## START
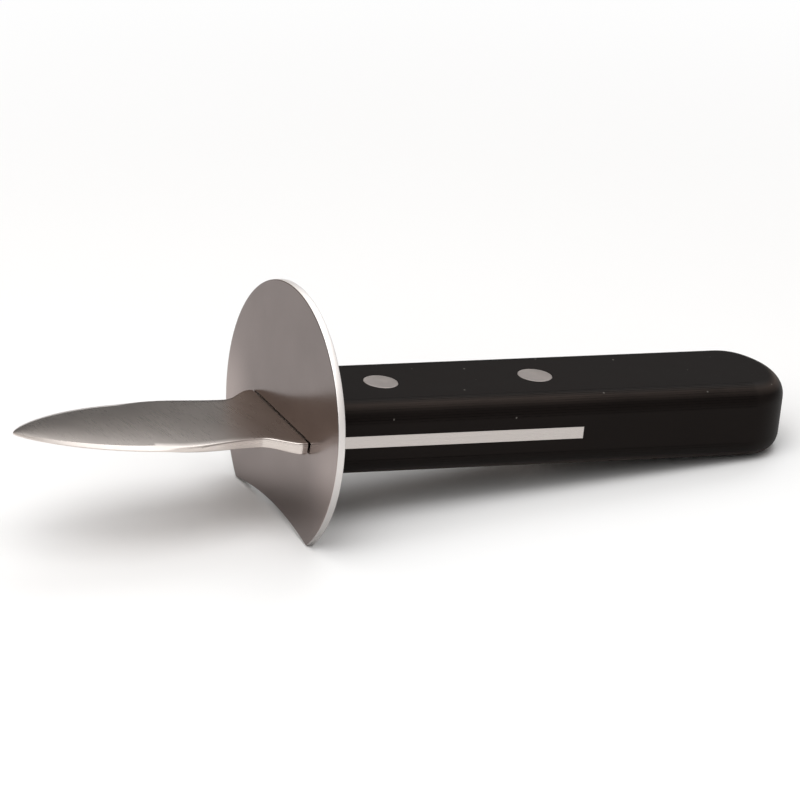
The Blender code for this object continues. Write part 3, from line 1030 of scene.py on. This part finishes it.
def add_floor(size):
    bm = bmesh.new()
    bmesh.ops.create_circle(bm, cap_ends=True, segments=FLOOR_STEPS, radius=size.floor_radius)
    mesh = bpy.data.meshes.new("floor")
    bm.to_mesh(mesh)
    bm.free()
    mesh.materials.append(floor_finish(size))
    floor = bpy.data.objects.new("floor", mesh)
    bpy.context.scene.collection.objects.link(floor)


def with_card(tree, direction, room, card):
    """The room's colour with a soft round card of light added in one place."""
    toward, edge, core, light = card
    facing = vector_measure(tree, "DOT_PRODUCT", direction, Vector(toward).normalized())
    return blended(tree, ramped(tree, facing, edge, core, "SMOOTHSTEP"), room, light, "ADD")


def add_room(size):
    """The world: a plain room, brightest overhead, with three soft cards that the steel mirrors."""
    world = bpy.data.worlds.new("room")
    bpy.context.scene.world = world
    world.use_nodes = True
    tree = world.node_tree
    direction = add_node(tree, "ShaderNodeTexCoord").outputs["Generated"]
    ramp = add_node(tree, "ShaderNodeValToRGB")
    stops = ramp.color_ramp.elements
    while len(stops) < len(ROOM_TONES):
        stops.new(0.5)
    for stop, (position, tone) in zip(stops, ROOM_TONES):
        stop.position = position
        stop.color = (*grey(tone), 1.0)
    feed(tree, ramp, Fac=vector_measure(tree, "DOT_PRODUCT", direction, ROOM_UP))
    room = blended(tree, 1.0, ramp.outputs["Color"], size.room_colour, "MULTIPLY")
    for card in (BACK_CARD, FRONT_CARD, SIDE_CARD):
        room = with_card(tree, direction, room, card)
    feed(tree, tree.nodes["Background"], Color=room)


def add_soft_box(name, power, side, direction):
    """A large square light that looks at the knife from one direction."""
    light = bpy.data.lights.new(name, "AREA")
    light.shape = "SQUARE"
    light.size = side
    light.energy = power
    box = bpy.data.objects.new(name, light)
    direction = Vector(direction).normalized()
    box.location = direction * BOX_DISTANCE
    box.rotation_euler = direction.to_track_quat("Z", "Y").to_euler()
    bpy.context.scene.collection.objects.link(box)


def add_camera():
    camera = bpy.data.objects.new("camera", bpy.data.cameras.new("camera"))
    camera.location = CAMERA_PLACE
    camera.rotation_euler = [math.radians(turn) for turn in CAMERA_TURN_DEGREES]
    camera.data.lens = LENS_MM
    camera.data.clip_start = CLIP_START
    bpy.context.scene.collection.objects.link(camera)
    bpy.context.scene.camera = camera


# Operators and panel

class OPENER_OT_blade(bpy.types.Operator):
    """Models the blade and its tang"""

    bl_idname = "opener.blade"
    bl_label = "Blade and tang"

    def execute(self, context):
        size = context.scene.opener_blade
        holes = rivet_holes(context.scene.opener_rivets, context.scene.opener_handle)
        bm = carved(blade_shape(size), holes)
        mark_smooth(bm)
        finish_piece(bm, "blade", ground_steel(size), "ground_steel", "blade_and_tang")
        return {"FINISHED"}


class OPENER_OT_guard(bpy.types.Operator):
    """Models the oval guard plate"""

    bl_idname = "opener.guard"
    bl_label = "Guard plate"

    def execute(self, context):
        size = context.scene.opener_guard
        bm = carved(guard_shape(size), [guard_slot(size, context.scene.opener_blade)])
        mark_smooth(bm)
        flatten_faces(bm, "x")
        finish_piece(bm, "guard", guard_steel(size), "guard_steel", "guard_plate")
        return {"FINISHED"}


class OPENER_OT_handle(bpy.types.Operator):
    """Models the slotted handle block"""

    bl_idname = "opener.handle"
    bl_label = "Handle"

    def execute(self, context):
        size = context.scene.opener_handle
        front_x = context.scene.opener_guard.thickness + SEAT_GAP
        slot = handle_slot(size, context.scene.opener_blade)
        bm = carved(handle_shape(size, front_x), [slot, *rivet_holes(context.scene.opener_rivets, size)])
        mark_smooth(bm)
        finish_piece(bm, "handle", black_plastic(size), "black_plastic", "handle_block")
        return {"FINISHED"}


class OPENER_OT_rivets(bpy.types.Operator):
    """Models the two rivets, each a post above and a sleeve below"""

    bl_idname = "opener.rivets"
    bl_label = "Rivets"

    def execute(self, context):
        size = context.scene.opener_rivets
        top = context.scene.opener_handle.half_thickness
        steel = rivet_steel(size)
        for end, centre_x in (("front", size.front_x), ("rear", size.rear_x)):
            for half, profile in (("post", post_profile(size, top)), ("sleeve", sleeve_profile(size, top))):
                bm = round_shape(profile, centre_x, RIVET_STEPS)
                mark_smooth(bm)
                flatten_faces(bm, "z")
                finish_piece(bm, f"{end}_{half}", steel, "rivet_steel", f"{end}_rivet_{half}")
        return {"FINISHED"}


class OPENER_OT_stage(bpy.types.Operator):
    """Sets up the pale floor, the soft light and the camera"""

    bl_idname = "opener.stage"
    bl_label = "Stage"

    def execute(self, context):
        size = context.scene.opener_stage
        add_floor(size)
        add_room(size)
        add_soft_box("key", size.key_power, size.key_size, KEY_DIRECTION)
        add_soft_box("fill", size.fill_power, size.fill_size, FILL_DIRECTION)
        add_camera()
        context.scene.view_settings.view_transform = "Standard"
        return {"FINISHED"}


PIECES = (
    ("opener_blade", BladeSettings, OPENER_OT_blade),
    ("opener_guard", GuardSettings, OPENER_OT_guard),
    ("opener_handle", HandleSettings, OPENER_OT_handle),
    ("opener_rivets", RivetSettings, OPENER_OT_rivets),
    ("opener_stage", StageSettings, OPENER_OT_stage),
)


class OPENER_PT_pieces(bpy.types.Panel):
    bl_label = "Mussel opener"
    bl_space_type = "VIEW_3D"
    bl_region_type = "UI"
    bl_category = "Mussel opener"

    def draw(self, context):
        for name, settings, operator in PIECES:
            box = self.layout.box()
            group = getattr(context.scene, name)
            for setting in settings.__annotations__:
                box.prop(group, setting)
            box.operator(operator.bl_idname)


def register():
    for name, settings, operator in PIECES:
        bpy.utils.register_class(settings)
        setattr(bpy.types.Scene, name, PointerProperty(type=settings))
        bpy.utils.register_class(operator)
    bpy.utils.register_class(OPENER_PT_pieces)


def unregister():
    bpy.utils.unregister_class(OPENER_PT_pieces)
    for name, settings, operator in reversed(PIECES):
        bpy.utils.unregister_class(operator)
        delattr(bpy.types.Scene, name)
        bpy.utils.unregister_class(settings)


def main():
    register()
    bpy.ops.opener.blade()
    bpy.ops.opener.guard()
    bpy.ops.opener.handle()
    bpy.ops.opener.rivets()
    bpy.ops.opener.stage()


if __name__ == "__main__":
    main()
## END
Reproduce the material above exactly; please quote every line of it.

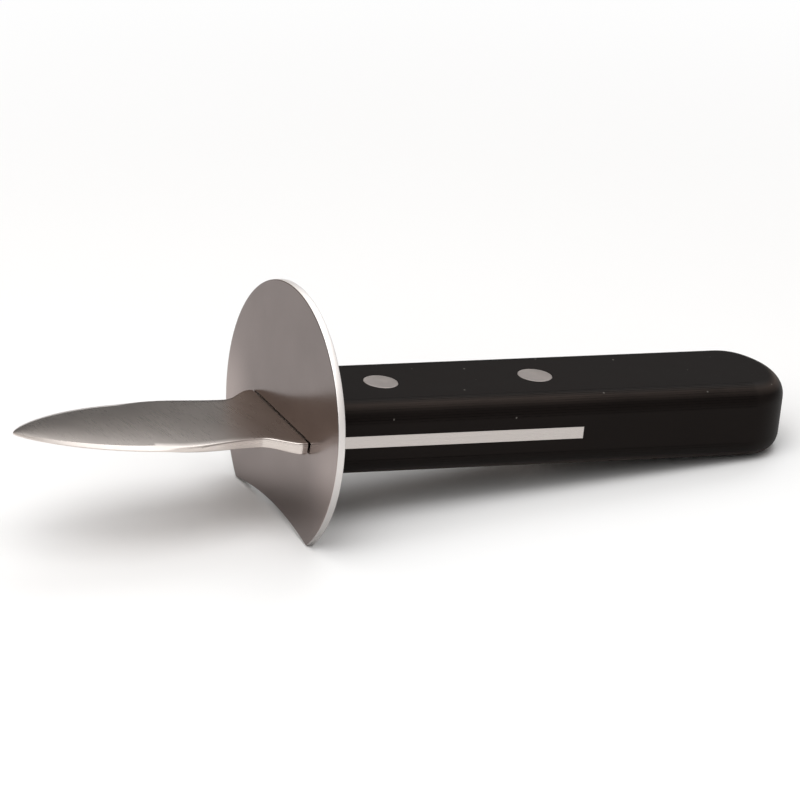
The Blender code for this object continues. Write part 3, from line 1030 of scene.py on. This part finishes it.
def add_floor(size):
    bm = bmesh.new()
    bmesh.ops.create_circle(bm, cap_ends=True, segments=FLOOR_STEPS, radius=size.floor_radius)
    mesh = bpy.data.meshes.new("floor")
    bm.to_mesh(mesh)
    bm.free()
    mesh.materials.append(floor_finish(size))
    floor = bpy.data.objects.new("floor", mesh)
    bpy.context.scene.collection.objects.link(floor)


def with_card(tree, direction, room, card):
    """The room's colour with a soft round card of light added in one place."""
    toward, edge, core, light = card
    facing = vector_measure(tree, "DOT_PRODUCT", direction, Vector(toward).normalized())
    return blended(tree, ramped(tree, facing, edge, core, "SMOOTHSTEP"), room, light, "ADD")


def add_room(size):
    """The world: a plain room, brightest overhead, with three soft cards that the steel mirrors."""
    world = bpy.data.worlds.new("room")
    bpy.context.scene.world = world
    world.use_nodes = True
    tree = world.node_tree
    direction = add_node(tree, "ShaderNodeTexCoord").outputs["Generated"]
    ramp = add_node(tree, "ShaderNodeValToRGB")
    stops = ramp.color_ramp.elements
    while len(stops) < len(ROOM_TONES):
        stops.new(0.5)
    for stop, (position, tone) in zip(stops, ROOM_TONES):
        stop.position = position
        stop.color = (*grey(tone), 1.0)
    feed(tree, ramp, Fac=vector_measure(tree, "DOT_PRODUCT", direction, ROOM_UP))
    room = blended(tree, 1.0, ramp.outputs["Color"], size.room_colour, "MULTIPLY")
    for card in (BACK_CARD, FRONT_CARD, SIDE_CARD):
        room = with_card(tree, direction, room, card)
    feed(tree, tree.nodes["Background"], Color=room)


def add_soft_box(name, power, side, direction):
    """A large square light that looks at the knife from one direction."""
    light = bpy.data.lights.new(name, "AREA")
    light.shape = "SQUARE"
    light.size = side
    light.energy = power
    box = bpy.data.objects.new(name, light)
    direction = Vector(direction).normalized()
    box.location = direction * BOX_DISTANCE
    box.rotation_euler = direction.to_track_quat("Z", "Y").to_euler()
    bpy.context.scene.collection.objects.link(box)


def add_camera():
    camera = bpy.data.objects.new("camera", bpy.data.cameras.new("camera"))
    camera.location = CAMERA_PLACE
    camera.rotation_euler = [math.radians(turn) for turn in CAMERA_TURN_DEGREES]
    camera.data.lens = LENS_MM
    camera.data.clip_start = CLIP_START
    bpy.context.scene.collection.objects.link(camera)
    bpy.context.scene.camera = camera


# Operators and panel

class OPENER_OT_blade(bpy.types.Operator):
    """Models the blade and its tang"""

    bl_idname = "opener.blade"
    bl_label = "Blade and tang"

    def execute(self, context):
        size = context.scene.opener_blade
        holes = rivet_holes(context.scene.opener_rivets, context.scene.opener_handle)
        bm = carved(blade_shape(size), holes)
        mark_smooth(bm)
        finish_piece(bm, "blade", ground_steel(size), "ground_steel", "blade_and_tang")
        return {"FINISHED"}


class OPENER_OT_guard(bpy.types.Operator):
    """Models the oval guard plate"""

    bl_idname = "opener.guard"
    bl_label = "Guard plate"

    def execute(self, context):
        size = context.scene.opener_guard
        bm = carved(guard_shape(size), [guard_slot(size, context.scene.opener_blade)])
        mark_smooth(bm)
        flatten_faces(bm, "x")
        finish_piece(bm, "guard", guard_steel(size), "guard_steel", "guard_plate")
        return {"FINISHED"}


class OPENER_OT_handle(bpy.types.Operator):
    """Models the slotted handle block"""

    bl_idname = "opener.handle"
    bl_label = "Handle"

    def execute(self, context):
        size = context.scene.opener_handle
        front_x = context.scene.opener_guard.thickness + SEAT_GAP
        slot = handle_slot(size, context.scene.opener_blade)
        bm = carved(handle_shape(size, front_x), [slot, *rivet_holes(context.scene.opener_rivets, size)])
        mark_smooth(bm)
        finish_piece(bm, "handle", black_plastic(size), "black_plastic", "handle_block")
        return {"FINISHED"}


class OPENER_OT_rivets(bpy.types.Operator):
    """Models the two rivets, each a post above and a sleeve below"""

    bl_idname = "opener.rivets"
    bl_label = "Rivets"

    def execute(self, context):
        size = context.scene.opener_rivets
        top = context.scene.opener_handle.half_thickness
        steel = rivet_steel(size)
        for end, centre_x in (("front", size.front_x), ("rear", size.rear_x)):
            for half, profile in (("post", post_profile(size, top)), ("sleeve", sleeve_profile(size, top))):
                bm = round_shape(profile, centre_x, RIVET_STEPS)
                mark_smooth(bm)
                flatten_faces(bm, "z")
                finish_piece(bm, f"{end}_{half}", steel, "rivet_steel", f"{end}_rivet_{half}")
        return {"FINISHED"}


class OPENER_OT_stage(bpy.types.Operator):
    """Sets up the pale floor, the soft light and the camera"""

    bl_idname = "opener.stage"
    bl_label = "Stage"

    def execute(self, context):
        size = context.scene.opener_stage
        add_floor(size)
        add_room(size)
        add_soft_box("key", size.key_power, size.key_size, KEY_DIRECTION)
        add_soft_box("fill", size.fill_power, size.fill_size, FILL_DIRECTION)
        add_camera()
        context.scene.view_settings.view_transform = "Standard"
        return {"FINISHED"}


PIECES = (
    ("opener_blade", BladeSettings, OPENER_OT_blade),
    ("opener_guard", GuardSettings, OPENER_OT_guard),
    ("opener_handle", HandleSettings, OPENER_OT_handle),
    ("opener_rivets", RivetSettings, OPENER_OT_rivets),
    ("opener_stage", StageSettings, OPENER_OT_stage),
)


class OPENER_PT_pieces(bpy.types.Panel):
    bl_label = "Mussel opener"
    bl_space_type = "VIEW_3D"
    bl_region_type = "UI"
    bl_category = "Mussel opener"

    def draw(self, context):
        for name, settings, operator in PIECES:
            box = self.layout.box()
            group = getattr(context.scene, name)
            for setting in settings.__annotations__:
                box.prop(group, setting)
            box.operator(operator.bl_idname)


def register():
    for name, settings, operator in PIECES:
        bpy.utils.register_class(settings)
        setattr(bpy.types.Scene, name, PointerProperty(type=settings))
        bpy.utils.register_class(operator)
    bpy.utils.register_class(OPENER_PT_pieces)


def unregister():
    bpy.utils.unregister_class(OPENER_PT_pieces)
    for name, settings, operator in reversed(PIECES):
        bpy.utils.unregister_class(operator)
        delattr(bpy.types.Scene, name)
        bpy.utils.unregister_class(settings)


def main():
    register()
    bpy.ops.opener.blade()
    bpy.ops.opener.guard()
    bpy.ops.opener.handle()
    bpy.ops.opener.rivets()
    bpy.ops.opener.stage()


if __name__ == "__main__":
    main()